US Defense Secretary Jim Mattis says analysis continues on North Korea’s most recent missile test, but he doesn’t believe its intercontinental ballistic missile (ICBM) poses an imminent threat to the United States.

“It has not yet shown to be a capable threat against us right now … we’re still doing the forensics analysis,” Mattis told reporters at the Pentagon.

Last month, North Korea said it had successfully tested a new type of ICBM that could reach all of the US mainland and South Korea and US-based experts said data from the Nov. 29 test appeared to support that.

Mattis did not elaborate on what was lacking in the test to show it was not a capable threat.

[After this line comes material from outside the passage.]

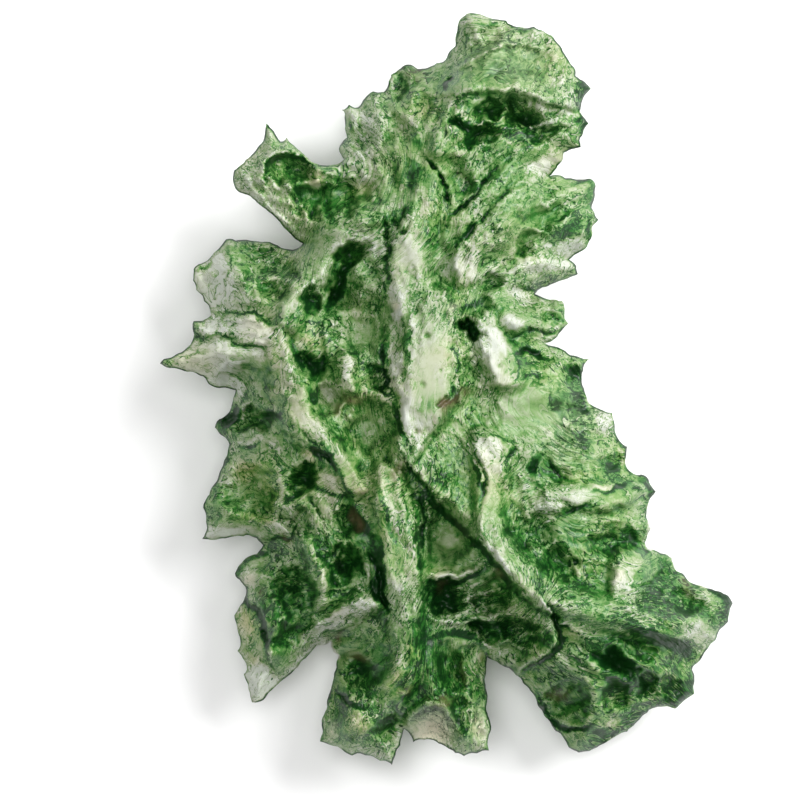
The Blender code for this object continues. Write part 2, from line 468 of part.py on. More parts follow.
def distance_to_rim(places, rim):
    """How far each place lies from the outline."""
    start, end = rim[:, :2], np.roll(rim[:, :2], -1, axis=0)
    run = end - start
    distance = np.empty(len(places))
    for first in range(0, len(places), BLOCK):
        offset = places[first:first + BLOCK, None, :] - start
        t = np.clip((offset * run).sum(axis=2) / (run ** 2).sum(axis=1), 0, 1)
        distance[first:first + BLOCK] = np.linalg.norm(offset - t[..., None] * run, axis=2).min(axis=1)
    return distance


def carried_inwards(places, rim):
    """The edge's height and fullness at each place: a mean over the rim that favours the near points."""
    values = np.empty((len(places), 2))
    for first in range(0, len(places), BLOCK):
        apart = ((places[first:first + BLOCK, None, :] - rim[:, :2]) ** 2).sum(axis=2)
        weight = (apart + HEIGHT_BLUR) ** -HEIGHT_FALL
        values[first:first + BLOCK] = (weight @ rim[:, 2:]) / weight.sum(axis=1)[:, None]
    return values.T


def half_thickness(inset, full):
    """Half the glass's thickness at a distance in from the edge: a thin lip, then the body."""
    lip = EDGE_HALF_THICKNESS * (1 - np.exp(-inset / EDGE_ROUNDING))
    return lip + BODY_HALF_THICKNESS * (1 - np.exp(-(inset * full / BODY_RISE) ** RISE_POWER))


def fade(t):
    """Falls smoothly from 1 at t = 0 to 0 at t = 1."""
    t = np.clip(t, 0, 1)
    return (1 - t) ** 2 * (1 + 2 * t)


def rib_rise(places, ribs):
    """The rise that the ribs give, the highest where they cross."""
    rise = np.zeros(len(places))
    for _, flat, points in ribs:
        distance, _, values = nearest_on_path(places, smooth_path(np.array(points)))
        width, height = values.T
        t = (distance / width - flat) / (RIB_FOOT - flat)
        rise = np.maximum(rise, height * fade(t))
    return rise


def hollow_depth(places, hollows):
    """The depth of the scooped hollows, which run into each other where they meet."""
    depth = np.zeros(len(places))
    for x, y, wide, tall, turn, deep in hollows:
        c, s = math.cos(math.radians(turn)), math.sin(math.radians(turn))
        u = (c * (places[:, 0] - x) + s * (places[:, 1] - y)) / wide
        v = (c * (places[:, 1] - y) - s * (places[:, 0] - x)) / tall
        reach = np.clip(np.hypot(u, v), 0, 1)
        depth += (deep * (1 - reach ** HOLLOW_POWER) ** HOLLOW_LIP) ** HOLLOW_BLEND
    return depth ** (1 / HOLLOW_BLEND)


def step_rise(places):
    """The rise of the overlapping layers on the left of each step's path."""
    rise = np.zeros(len(places))
    for _, height, reach, points in STEPS:
        distance, side, _ = nearest_on_path(places, smooth_path(np.array(points)))
        wall = 1 - fade(distance / STEP_WALL)
        rise += height * wall * fade(distance / reach) * (side > 0)
    return rise


def relief(places):
    """The broad relief of the top face, above or below the body's own curve."""
    drawn = wandered(places, LINE_WANDER)
    patchy = wandered(places, HOLLOW_WANDER)
    hollows = hollow_depth(patchy, [hollow[1:] for hollow in HOLLOWS])
    return rib_rise(drawn, RIBS) + step_rise(drawn) - hollows


def top_and_underside(places, rim):
    """The heights of the two sheets at each place."""
    inset = distance_to_rim(places, rim)
    edge, full = carried_inwards(places, rim)
    half = half_thickness(inset, full)
    inside = 1 - np.exp(-inset / RELIEF_ONSET)
    middle = edge + (MIDDLE_HEIGHT - edge) * (1 - np.exp(-(inset / MIDDLE_REACH) ** 2))
    under = middle - half + inside * (hollow_depth(places, UNDER_HOLLOWS) - rib_rise(places, UNDER_RIBS))
    under = worn_flat(places, np.maximum(under, UNDER_CLEARANCE * inside))
    thinnest = under + THINNEST * (1 - np.exp(-inset / EDGE_ROUNDING))
    return np.maximum(middle + half + inside * relief(places), thinnest), under


def worn_flat(places, under):
    """The underside with its bosses drawn down to the ground."""
    for x, y, radius, reach in FLATS:
        away = np.hypot(places[:, 0] - x, places[:, 1] - y)
        under = under * (1 - fade((away - radius) / reach))
    return under


def inside_outline(places, rim):
    """True for the places inside the outline, by counting crossings of a ray."""
    x, y = places[:, 0], places[:, 1]
    inside = np.zeros(len(places), bool)
    for (x0, y0), (x1, y1) in zip(rim[:, :2], np.roll(rim[:, :2], -1, axis=0)):
        if y0 != y1:
            inside ^= ((y0 > y) != (y1 > y)) & (x < x0 + (y - y0) * (x1 - x0) / (y1 - y0))
    return inside


def lattice(rim, spacing):
    """Places on a triangular lattice inside the outline, a little in from it."""
    low, high = rim[:, :2].min(axis=0), rim[:, :2].max(axis=0)
    row_step = spacing * math.sqrt(3) / 2
    rows = []
    for row, y in enumerate(np.arange(low[1], high[1], row_step)):
        x = np.arange(low[0] + (row % 2) * spacing / 2, high[0], spacing)
        rows.append(np.column_stack([x, np.full(len(x), y)]))
    places = np.vstack(rows)
    places = places[inside_outline(places, rim)]
    return places[distance_to_rim(places, rim) > RIM_CLEARANCE]


def triangulate(rim, places):
    """Triangles over the outline. A chord from rim to rim is split, so the two sheets never share it."""
    count = len(rim)
    edges = [(i, (i + 1) % count) for i in range(count)]
    while True:
        flat = [Vector(p) for p in np.vstack([rim[:, :2], places])]
        _, _, triangles, _, _, _ = delaunay_2d_cdt(flat, edges, [], 1, SAME_POINT)
        triangles = np.array(triangles)
        ends = np.vstack([triangles[:, [0, 1]], triangles[:, [1, 2]], triangles[:, [2, 0]]])
        ends = np.unique(np.sort(ends, axis=1), axis=0)
        gap = ends[:, 1] - ends[:, 0]
        chords = ends[(ends[:, 1] < count) & (gap != 1) & (gap != count - 1)]
        if not len(chords):
            return places, triangles
        places = np.vstack([places, (rim[chords[:, 0], :2] + rim[chords[:, 1], :2]) / 2])


def build_stone():
    """The stone as one closed mesh: two sheets over one triangulation, sharing the outline."""
    rim = wavering(run_together(outline()))
    places, triangles = triangulate(rim, lattice(rim, MESH_SPACING))
    top, under = top_and_underside(places, rim)
    points = np.vstack([rim[:, :3], np.column_stack([places, top]), np.column_stack([places, under])])
    points[:, 2] *= STONE_HEIGHT / top.max()
    beneath = np.where(triangles < len(rim), triangles, triangles + len(places))
    faces = np.vstack([triangles, beneath[:, ::-1]])
    mesh = bpy.data.meshes.new("moldavite")
    mesh.from_pydata((points * MILLIMETRE).tolist(), [], faces.tolist())
    mesh.validate()
    mesh.shade_smooth()
    mesh.materials.append(glass_material())
    stone = bpy.data.objects.new("moldavite", mesh)
    bpy.context.collection.objects.link(stone)
    return stone


clear_scene()
noise.seed_set(WANDER_SEED)
build_stone()
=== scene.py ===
"""The finished look of a moldavite, a drop of natural green glass that was etched ragged in the ground.

The stone is one closed mesh. Its body, ribs, hollows and steps follow the same rules and sizes as
the CAD solid, at a finer spacing, and then it gains the crevices, folds and etch scoops that the
solid leaves out. Lengths are in millimetres until the mesh is made, and heights are above the
ground that the stone lies on.
"""

import math

import bpy
import numpy as np
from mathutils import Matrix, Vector, noise
from mathutils.geometry import delaunay_2d_cdt
from mathutils.kdtree import KDTree


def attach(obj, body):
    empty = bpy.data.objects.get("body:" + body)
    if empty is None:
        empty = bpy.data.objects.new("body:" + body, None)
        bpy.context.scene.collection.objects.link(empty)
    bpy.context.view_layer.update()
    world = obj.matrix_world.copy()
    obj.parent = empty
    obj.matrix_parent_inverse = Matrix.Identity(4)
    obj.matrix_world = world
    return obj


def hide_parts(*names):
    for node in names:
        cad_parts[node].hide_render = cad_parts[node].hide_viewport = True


MILLIMETRE = 0.001

# Driving dimensions, the same as the solid's.
STONE_LENGTH = 37.5
STONE_HEIGHT = 10.4
MIDDLE_HEIGHT = 4.9
MIDDLE_REACH = 2.5
BODY_HALF_THICKNESS = 3.2
BODY_RISE = 1.7
RISE_POWER = 1.15
EDGE_HALF_THICKNESS = 0.3
EDGE_ROUNDING = 0.2
RELIEF_ONSET = 0.5
THINNEST = 0.5
UNDER_CLEARANCE = 0.6
RIB_FOOT = 1.7
HOLLOW_POWER = 2.0
HOLLOW_LIP = 1.5
HOLLOW_BLEND = 2.5
STEP_WALL = 0.3
HOLLOW_WANDER = ((1.9, 0.4), (0.7, 0.36), (0.3, 0.16))
LINE_WANDER = ((1.9, 0.15), (0.7, 0.15), (0.3, 0.1), (0.16, 0.05))
WANDER_SEED = 14
HEIGHT_BLUR = 0.05
HEIGHT_FALL = 1.5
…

He said himself immediately after the test that the missile had gone higher than any previous North Korean launch and that it was part of a research and development effort “to continue building ballistic missiles that can threaten everywhere in the world, basically.”

US-based experts, some of whom have been sceptical about past North Korean claims, said last month that data and photos from the test appeared to confirm North Korea had a missile of sufficient power to deliver a nuclear warhead anywhere in America.

But experts and US officials have said questions remain about whether it has a re-entry vehicle capable of protecting a nuclear warhead as it speeds toward its target and about the accuracy of its guidance systems.

South Korea’s Defense Ministry said this latest test put Washington within range, but Pyongyang still needed to prove it had mastered re-entry, terminal stage guidance and warhead activation.

Some US based experts believe North Korea could be only two or three tests away from being able to declare the missile operational.